Soma-se a essa realidade outra ainda mais preocupante. A pesquisa mostra que o Brasil é o país onde a perda de anos de vida saudável é mais elevada em relação aos 11 países pesquisados. Tal situação faz com que uma parcela importante da população brasileira se torne dependente da família ou da sociedade nos últimos anos de vida, particularmente em um período em que ela poderia estar produzindo.

- A perda de anos saudáveis reduz a competitividade do país. Se uma pessoa deixa de trabalhar, ela não produz e deixa de gerar riqueza, além de não contribuir com a previdência. Em várias situações, uma pessoa da família passa a cuidar dela, reduzindo também sua capacidade de produção e aumentando as despesas familiares.

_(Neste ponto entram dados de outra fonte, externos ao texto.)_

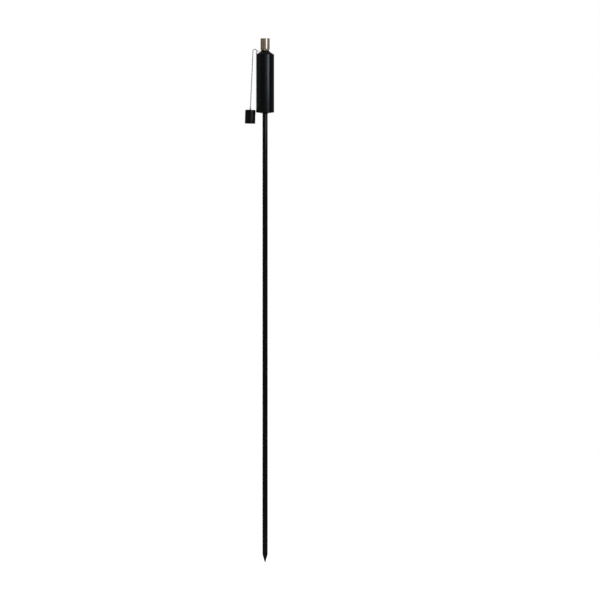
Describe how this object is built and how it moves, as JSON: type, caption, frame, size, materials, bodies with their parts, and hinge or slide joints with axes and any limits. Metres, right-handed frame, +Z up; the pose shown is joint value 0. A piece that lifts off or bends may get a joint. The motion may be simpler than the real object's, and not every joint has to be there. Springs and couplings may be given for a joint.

Ao mesmo tempo, o poder público gasta mais com previdência e saúde - explica Matijascic.

No Brasil, a morbidade ainda é grande por fatores que deixaram de existir nos países desenvolvidos, pelo menos em grande escala. Dados da OMS mostram que o país é o que registra, proporcionalmente, mais mortes por violência em relação aos 11 países pesquisados - 4,7% das mortes têm essa razão, contra 2,8% das mortes na África do Sul, segunda colocada neste quesito. No Brasil é elevada a morbidade por doenças parasitárias, infecciosas e respiratórias, se comparada aos países desenvolvidos.

"Vários obstáculos relacionados a doenças, sobretudo as crônicas, que evoluem lentamente, podem fazer com que a expectativa de vida saudável seja inferior à expectativa de vida total", diz o estudo.

É o caso da psicóloga Mayara Goulart Farias Victório, de 51 anos, aposentada desde os 37 anos, quando foi diagnosticada com esclerose múltipla. A então gerente de uma agência do Banco de Brasília (BRB) teve que abandonar a carreira e passar a viver da aposentadoria para cuidar dos três filhos.

- Poderia ser hoje até diretora do banco. Tive que restringir gastos e cortar despesas. Minha medicação é caríssima. A privação econômica me priva mais do que as limitações do meu corpo - diz Mayara.

Esse quadro implica, ainda, pressão sobre os gastos previdenciários, se houver a concessão de aposentadorias por invalidez e nos gastos com saúde. Entre 2005 e 2006, 57,4% das aposentadorias de duração indeterminada se deveram a fatores de risco (acidentes e doenças) e 42,6% a fatores previsíveis, como a idade.

Por traçar um perfil do futuro brasileiro, os pesquisadores lembram que o quadro pode ser alterado por meio de políticas públicas. O Ministério da Saúde reconhece o problema. O coordenador Geral da Saúde do Idoso, José Luiz Telles, lembra que o problema não é envelhecer, mas envelhecer mal. A estratégia para reduzir esse problema, diz Telles, é investir em prevenção, diagnósticos e controle de doenças. Estatísticas apontam que cerca de 40% dos portadores de diabetes e hipertensão não sabem que são portadores das doenças:

- Os dados da pesquisa preocupam bastante e já haviam sido identificados nos últimos anos. Temos que investir no diagnóstico precoce. A população brasileira envelheceu rapidamente nas últimas décadas, mas a sociedade não se preparou para isso.